My design process
Design is about identifying the right problems to solve, building alignment, and inspiring creativity.
Embracing user-centered design and making data-informed decisions, my goal is to understand the problem to solve to do the right thing. With clarity and focus, you can empower teams cross-discipline and beyond to align and create impact. One of my passions is enabling my design peers and my teammates to be supported in any way possible to always understand the why. Throughout my career, I’ve been able to jump-start this in multiple ways.
Being data-driven with research
Developing personas
For the redesign of Blizzard Entertainment’s company intranet, I supported several research initiatives like ethnographic shadowing to contextually understand the day-to-day of several Blizzard Entertainment employees in Irvine Headquarters and around the world. This research allowed the team to develop five personas which the Corp Apps team uses to empathizing and informing design decisions for enterprise tools. Since then, this established the use of proto-personas across multiple productsand initiatives to always frame problems and design decisions around our users.
Building empathy through user interviews
Throughout my time at Blizzard Entertainment, one of the most effective ways of developing empathy and alignment is conducting interviews with our known users for a product. This allowed the team to gather qualitative data about how our users think, feel, know, and react to certain things. Additionally, it can provide clarity on what problems and challenges, from their perspective, they experience from processes and tools. This research activity has been fundamental in creating artifacts such as insight statements and personas. In leading these activities, I was responsible for setting an interview plan, identifying goals, scheduling, moderation, and analysis. I strive to make this a cross-discipline activity, as multiple perspectives can listen and learn different things from our users, bringing those valuable insights back to the team.
Conducting usability testing and analysis
Throughout my career, I have participated, facilitated, and created usability test plans to gather qualitative and quantitative feedback. At Crowdstrike and latter years at Blizzard Entertainment, I partnered closely with a research partner to determine the best activities to support questions to answer or assumptions to validate. Other times, I would take the initiative to create, lead, and facilitate testing for a given project. Feedback is essential to ensure the team is on the right track and reducing any risk by validating ideas. This can also help a team build confidence in what’s being delivered but also create empathy with the user and understand their point of view.
For a small team like Product Design within Corp Apps, a common practice was conducting usability testing in the form of task-based interviews. During my time with the team, I created templates to standardized the testing format well as a reporting matrix to show task success across all users. This visualization helps inform the critical features to address for products the development team is working on. I’ve also had the privilege of traveling to their regional offices in Austin, Versailles, and Seoul to meet our users and test Blizzard Entertainment’s enterprise tools!

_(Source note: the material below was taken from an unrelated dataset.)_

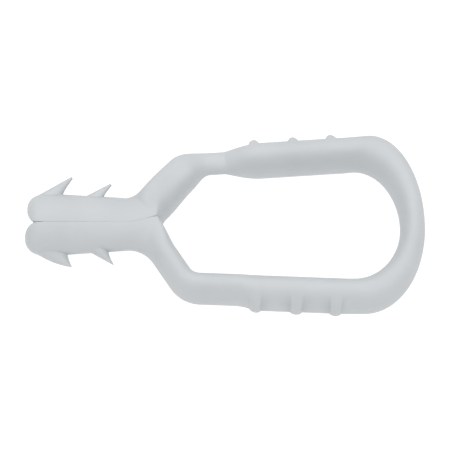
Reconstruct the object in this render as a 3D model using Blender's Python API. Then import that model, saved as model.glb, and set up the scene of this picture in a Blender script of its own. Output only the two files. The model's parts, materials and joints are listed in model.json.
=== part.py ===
"""Push-in wall anchor with a cable loop: one nylon moulding, divided where it bends.

The anchor lies flat. X runs along the shank, from its split tip at -X to the loop at +X. Y runs across the
loop, with the fixed side at -Y and the swing side, which has the thin neck, at +Y. Z is up, through the depth
of the moulding. The origin is on the floor under the middle of the anchor's length.

The moulding is a strap that starts as one half of the round shank, goes round the loop and ends as the other
half. Each piece of it is a loft over sections. A section stands between two rails: the inner rail faces the
loop, or the other half of the shank, and the outer rail faces away from it.
"""

import math
from collections import namedtuple

import bmesh
import bpy
from mathutils import Vector

MM = 0.001

# Driving dimensions, in millimetres and degrees.
LENGTH = 50.6
STRAP_DEPTH = 6.8
STRAP_WIDTH = 3.2
GRIP_WIDTH = 3.8
NECK_WIDTH = 2.85
SHANK_TIP_DEPTH = 7.5
SHANK_ROOT_DEPTH = 6.7
SHANK_SPLIT = 0.3
SEAM = 0.3
FLEX_GAP = 0.8
BARB_GAP = 0.3

FIXED, SWING = -1, 1
LEG_TIP_X = {FIXED: -LENGTH / 2, SWING: 0.28 - LENGTH / 2}
LEG_TIP_WIDTH = {FIXED: 3.85, SWING: 3.68}
LEG_ROOT_WIDTH = {FIXED: 3.45, SWING: 3.28}
SHANK_END_X = {FIXED: -11.9, SWING: -12.3}
CROTCH_X = {FIXED: -8.35, SWING: -8.5}
ARM_ANGLE = {FIXED: 59.3, SWING: 48.1}
ARM_WIDTH = {FIXED: 3.2, SWING: 4.4}
ARM_FILLET = {FIXED: 3.8, SWING: 2.9}
ELBOW = {FIXED: (-4.8, 8.84), SWING: (-4.25, 8.23)}
ELBOW_REACH = {FIXED: (1.9, 1.9), SWING: (1.6, 2.2)}
BAR_ANGLE = {FIXED: 2.3, SWING: 4.0}
GRIP_START_X = {FIXED: -1.7, SWING: 0.0}
GRIP_END_X = 15.3
RIB_X = {FIXED: (3.8, 8.97, 13.88), SWING: (3.78, 8.8, 13.65)}
RIB_HEIGHT = {FIXED: 0.62, SWING: 0.8}
RIB_HALF_LENGTH = {FIXED: 0.82, SWING: 0.72}
NECK_FLEX_X = -3.2
CROWN_FLEX_TURN = 38.0
FLEX_RADIUS = 8.6
BOW_MIDDLE_Y = -0.45
BOW_INNER = {FIXED: (16.0, 6.15, 7.55), SWING: (16.0, 6.15, 8.2)}
BOW_OUTER = {FIXED: (18.0, 7.3, 11.4), SWING: (18.4, 6.9, 12.2)}
RING_POINTS = 20
MIDDLE_Z = SHANK_TIP_DEPTH / 2 * math.cos(math.pi / RING_POINTS)
NYLON = (0.62, 0.64, 0.65)

# Each barb: where its leading face and its back leave the leg, the x and y of its edge, and its root's depth.
BARBS = {
    FIXED: ((-23.2, -19.9, (-19.42, 5.5), 3.8), (-17.0, -14.8, (-14.15, 5.2), 3.3)),
    SWING: ((-23.2, -20.3, (-19.35, 5.95), 3.8), (-17.4, -15.3, (-14.37, 5.12), 3.3)),
}

# The pieces that move together. The rest of them stay with the fixed side.
MOVING = {
    "crown": ("crown",),
    "swing_side": ("swing_bend", "swing_grip", "neck"),
    "swing_leg": ("swing_arm", "swing_leg", "swing_front_barb", "swing_rear_barb"),
}

# A section's shape: where it is deepest, as a share of its width from the inner rail, and how square its inner
# and outer halves are. A power of 2 is an ellipse.
OVAL = (0.5, 2.2, 2.2)
ROUND = (0.5, 2.0, 2.0)
HALF_ROUND = (0.18, 3.6, 2.0)
BLOCK = (0.5, 3.2, 3.2)

Section = namedtuple("Section", "inner outer heading depth shape")


def mix(a, b, share):
    """The value a given share of the way from a to b."""
    return a + (b - a) * share


def section(inner, outer, heading, depth, shape):
    """A section between two points on its rails. heading is the strap's direction, and depth its full depth."""
    return Section(Vector(inner), Vector(outer), math.radians(heading), depth, shape)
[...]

Building alignment through process
Facilitating design thinking and collaborative workshops
Whether it’s with the design team, a cross-discipline development team for a product, or a larger audience - collaboration is paramount in creating delightful solutions of high value to our users, meet business needs, and are feasible (and reasonable) to build.

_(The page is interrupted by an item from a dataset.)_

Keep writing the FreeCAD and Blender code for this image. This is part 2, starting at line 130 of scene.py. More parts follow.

During my time at Crowdstrike and Blizzard Entertainment, as both a project and design lead, I have been responsible for creating and facilitating a variety of workshops to help teams align on a problem, brainstorm ideas, or collaboration on solutions. Some of these activities include :
Brainstorm and sketching sessions: generate as many ideas as possible with a variety of disciplines.

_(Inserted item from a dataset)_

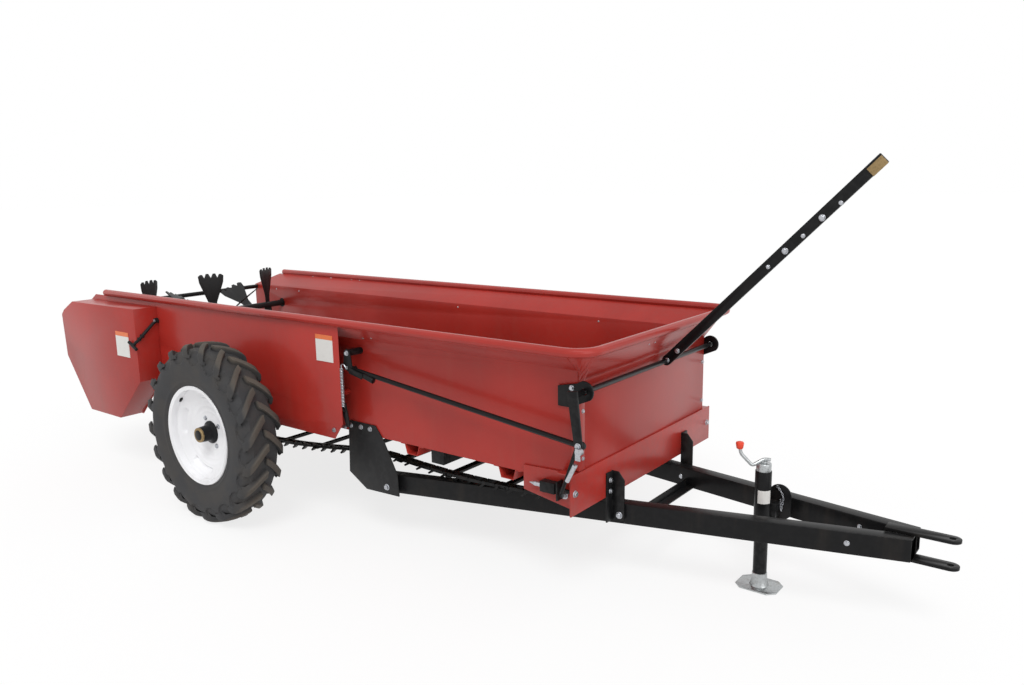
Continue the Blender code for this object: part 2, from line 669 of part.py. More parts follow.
def tyre(name, side):
    width = TYRE_WIDTH / 2
    bead, flange = RIM_RADIUS - 0.0138, RIM_HALF_WIDTH + 0.001
    belly = RIM_RADIUS + (TYRE_RADIUS - RIM_RADIUS) * 0.4633
    outer = [(bead, RIM_HALF_WIDTH - 0.0125), (RIM_RADIUS + 0.001, RIM_HALF_WIDTH - 0.0085),
             (RIM_RADIUS + 0.006, flange), (belly, width), (TYRE_RADIUS - 0.023, width - 0.0145),
             (TYRE_RADIUS, 0.0300)]
    inner = [(bead, RIM_HALF_WIDTH - 0.0300), (RIM_RADIUS + 0.012, RIM_HALF_WIDTH - 0.0180), (belly, width - 0.0185),
             (TYRE_RADIUS - 0.029, 0.0300)]
    profile = outer + [(r, -y) for r, y in reversed(outer)] + [(r, -y) for r, y in inner]
    profile += [(r, y) for r, y in reversed(inner)]
    ring = turned(name, profile, side * TRACK / 2, side, WHEEL_STEPS, z=TYRE_RADIUS)
    return origin_at(finish(ring, "rubber"), (0, side * TRACK / 2, TYRE_RADIUS))


def wheel(name, side):
    """Rim, dished disc and hub of one wheel, bored for the axle."""
    bore = AXLE_RADIUS + 0.001
    rim, half = RIM_RADIUS, RIM_HALF_WIDTH
    outer = [(rim, half), (rim - 0.0040, half - 0.0080), (rim - 0.0142, half - 0.0110), (rim - 0.0150, half - 0.0330),
             (rim - 0.0430, half - 0.0460)]
    inner = [(rim - 0.0190, half - 0.0090), (rim - 0.0195, half - 0.0300), (rim - 0.0475, half - 0.0430)]
    ridge, dish = rim - 0.0680, rim - 0.1180
    front = [(rim - 0.0475, 0.0060), (ridge, -0.0020), (dish, 0.0070), (HUB_RADIUS + 0.0340, -0.0010),
             (HUB_RADIUS, -0.0010), (HUB_RADIUS, 0.0600), (bore, 0.0600)]
    back = [(bore, -0.0450), (HUB_RADIUS, -0.0450), (HUB_RADIUS, -0.0060), (HUB_RADIUS + 0.0340, -0.0060),
            (dish, 0.0020), (ridge, -0.0080), (rim - 0.0475, 0.0000)]
    profile = outer + [(r, -y) for r, y in reversed(outer)] + [(r, -y) for r, y in inner]
    profile += back[::-1] + front[::-1] + list(reversed(inner))
    made = turned(name, profile, side * TRACK / 2, side, WHEEL_STEPS, z=TYRE_RADIUS)
    return origin_at(finish(made, "white_paint"), (0, side * TRACK / 2, TYRE_RADIUS))


# ================================================================ apron
RETURN_SAG = ((0.0400, 0.0145), (0.0909, 0.0225), (0.1455, 0.0275), (0.2000, 0.0295), (0.2618, 0.0245),
              (0.3236, 0.0135), (0.3964, 0.0275), (0.4691, 0.0535), (0.5418, 0.0745), (0.6145, 0.0865),
              (0.6873, 0.0885), (0.7600, 0.0815), (0.8327, 0.0645), (0.9055, 0.0385), (0.9636, 0.0105))


def apron_path():
    """The closed line of the apron chain, seen from the side."""
    top = APRON_SHAFT_HEIGHT + APRON_RADIUS
    foot = APRON_SHAFT_HEIGHT - APRON_RADIUS
    line = [(APRON_REAR, top), (APRON_FRONT, top)]
    for degrees in range(70, -71, -20):
        angle = math.radians(degrees)
        line.append((APRON_FRONT + APRON_RADIUS * math.cos(angle),
                     APRON_SHAFT_HEIGHT + APRON_RADIUS * math.sin(angle)))
    line.append((APRON_FRONT, foot))
    for share, sag in RETURN_SAG:
        line.append((APRON_FRONT + (APRON_REAR - APRON_FRONT) * share, foot - sag))
    for degrees in range(-90, -270, -20):
        angle = math.radians(degrees)
        line.append((APRON_REAR + APRON_RADIUS * math.cos(angle),
                     APRON_SHAFT_HEIGHT + APRON_RADIUS * math.sin(angle)))
    return line


def closed_band(name, line, thickness, low, high):
    """A closed belt: the outline of a loop with a smaller loop of the same shape cut out."""
    outer, inner = [], []
    count = len(line)
    for n in range(count):
        (a, b), (c, d), (e, f) = line[n - 1], line[n], line[(n + 1) % count]
        first = math.hypot(c - a, d - b)
        second = math.hypot(e - c, f - d)
        u = (d - b) / first + (f - d) / second
        v = (a - c) / first + (c - e) / second
        size = thickness / 2 / (u * (f - d) / second + v * (c - e) / second)
        outer.append((c - u * size, d - v * size))
        inner.append((c + u * size, d + v * size))
    return prism(name, outer, "Y", low, high, (inner,))


def apron():
    line = apron_path()
    half = CHAIN_WIDTH / 2
    bands = []
    for side in (RIGHT, LEFT):
        middle = side * APRON_CHAIN_HALF_GAUGE
        bands.append(closed_band("band", line, CHAIN_THICKNESS, middle - half, middle + half))
    loop = bands[0]
    loop.name = "apron"
    weld(loop, bands[1])
    lengths = [math.dist(line[n], line[(n + 1) % len(line)]) for n in range(len(line))]
    total = sum(lengths)
    count = int(total / SLAT_PITCH)
    for slat in range(count):
        travel = total * slat / count + 0.06
        n = 0
        while travel > lengths[n]:
            travel -= lengths[n]
            n = (n + 1) % len(line)
        (a, b), (c, d) = line[n], line[(n + 1) % len(line)]
        share = travel / lengths[n]
        angle = math.atan2(d - b, c - a)
        bar = box("slat", (-0.016, -SLAT_HALF_LENGTH, -0.005), (0.016, SLAT_HALF_LENGTH, SLAT_RISE))
        place = Matrix.Translation((a + (c - a) * share, 0, b + (d - b) * share)) @ Matrix.Rotation(-angle, 4, "Y")
        bar.data.transform(place)
        weld(loop, bar)
    return finish(loop, "black_paint")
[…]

Discovery sessions: to understand the current state and align on how to approach the problem.
Feedback sessions: to hear the thoughts and opinions of the team in an organized, structured way.
Prioritization and planning sessions: to align and commit based on what’s feasible.
Google Design Sprints: to understand, ideate, prototype, test in a rapid fashion.
Producing internal programs
In 2017, Product User Groups was a program developed internally at Blizzard Entertainment as an employee-driven group who Corp Apps engages with on a regular cadence for feedback and testing. This was in an effort to increase research participation and have the department engage proactively with our users.
One of the Product Design team’s core objectives is engaging with employees to collect feedback on our products; whether it’s measuring usability, value, or sentiment. The method of recruitment was limited since the team did not have an active, up-to-date participant pool. In the past, the team gathered feedback from past surveys conducted or recommending individuals to connect with. This made it challenging to identify who to recruit, schedule, and execute research activities in a short time-frame.
With these challenges in mind, I approached Corp Apps and IT senior leadership with a proposal on how Product Design could facilitate getting proactive feedback from our community. With that came Product User Groups, which is a group of employees across global offices that would actively participate in providing feedback and testing every quarter. This group is based off the five Corp Apps personas to help validate our design decisions.
As of 2019 since the program was established, the team has completed five seasons of PUG with the program revamp underway. This group has heavily influenced design decisions and directions for various internal products including the company intranet, service management tool, visitor experience, events management, and more.